Bu konuda emin olduğum tek şey şudur, o da kimse elini taşın altına koymuyor.
Elini taşın altına koyma cesaretini gösterip otel denetlemeye çıkmak, sanıyorum birilerince “Don Kişot”luk olarak görülüyor ve “Bana dokunmayan yılan bin yaşasın” mantığı ile hareket ediliyor.
Kimi turizmcilerin, “Turist nasıl olsa parasını acenteye peşin ödemiş, oteli temiz tutsam n’olur, tutmasam n’olur” fikriyatı ile…
Otel denetleme yetkisi olan birimlerin, “Şimdi ağır ağabeylerden birinin otelini denetlemeye kalksam, ertesi gün haritada kendime yer beğenmeye başlarım” düşüncesi birleşince…
Burada kaybeden yine Alanya oluyor.
“Acep derdime derman olur mu?” diye konuyu bir de internette araştırırken, karşıma ilginç bir web sitesi çıktı.
İsmi: “www.hotelsikayet.com”
Sitenin sağ üst köşesindeki “arama” butonuna “Alanya” yazınca bir de baktım ki, Alanya’daki otellerin neredeyse yarısı müşterilerin verdiği karneye göre sınıfta kalmış.

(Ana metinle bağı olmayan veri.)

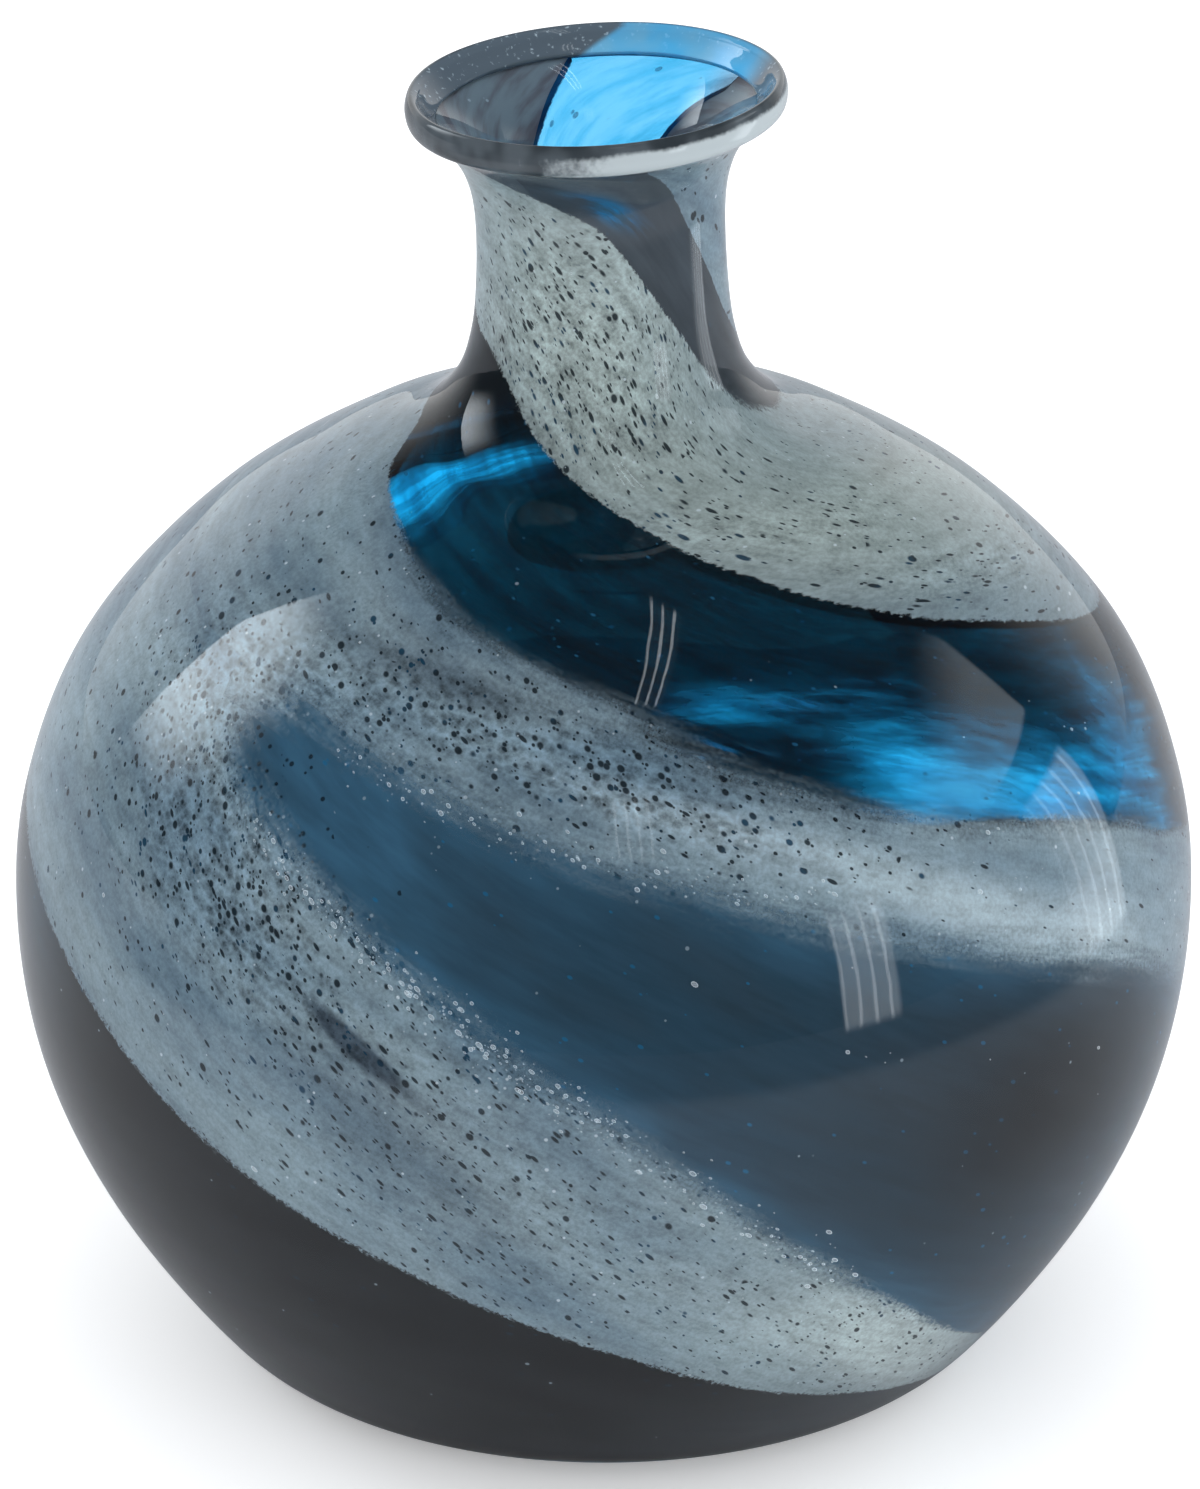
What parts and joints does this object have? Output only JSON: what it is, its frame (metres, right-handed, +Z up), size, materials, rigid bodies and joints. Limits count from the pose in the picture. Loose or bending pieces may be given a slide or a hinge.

Bizim, dışarıdan bakınca, “Amma da ihtişamlı” dediğimiz, üstelik sahiplerinin piyasada kasım kasım kasılarak gezdiği otellerde kalan müşteriler, yorumlarında neler döktürmüşler neler.
“Tek kelimeyle berbat bir otel” diyeni mi ararsınız, “Servis sıfırın altında” diyeni mi?
Kısacası, broşürlerinde “muhteşem” gibi gösterilen otellerimizin neredeyse yarısını af edersiniz b.k götürüyor.
Hele, bir gün öncesinden kalan yemekleri başka bir yemekle karıştırıp servis ederek, Türk mutfağına adı sanı bilinmeyen “yepyeni” yemekler armağan eden (!) oteller hakkında yapılan yorumları gördükçe, “Alanya’ya neden paralı ve kaliteli turist gelmiyor?” diye sızlananlara, bıyık altından sessizce gülüverdim.
Vaktiniz olursa ve internet erişiminiz varsa, lütfen bu siteye girip bir göz atın.
Ondan sonra da, “Alanya neden çıtayı yükseltemiyor” diye sızlananlara siz de benim gibi bıyık altından gülersiniz.
Son söz…
Demek ki, Alanya’da turizmi geliştirmek ya da korumak, Turizm Bakanı’na cafcaflı bir törenle plaket vermekle olmuyormuş.
Ya da şöyle diyelim.
Alanya’da turisti kollamak, sadece “Turisti kolundan çekiştirmeyin, turizm sezonu esnaf yüzünden kötü gidiyor” demekle de olmuyormuş.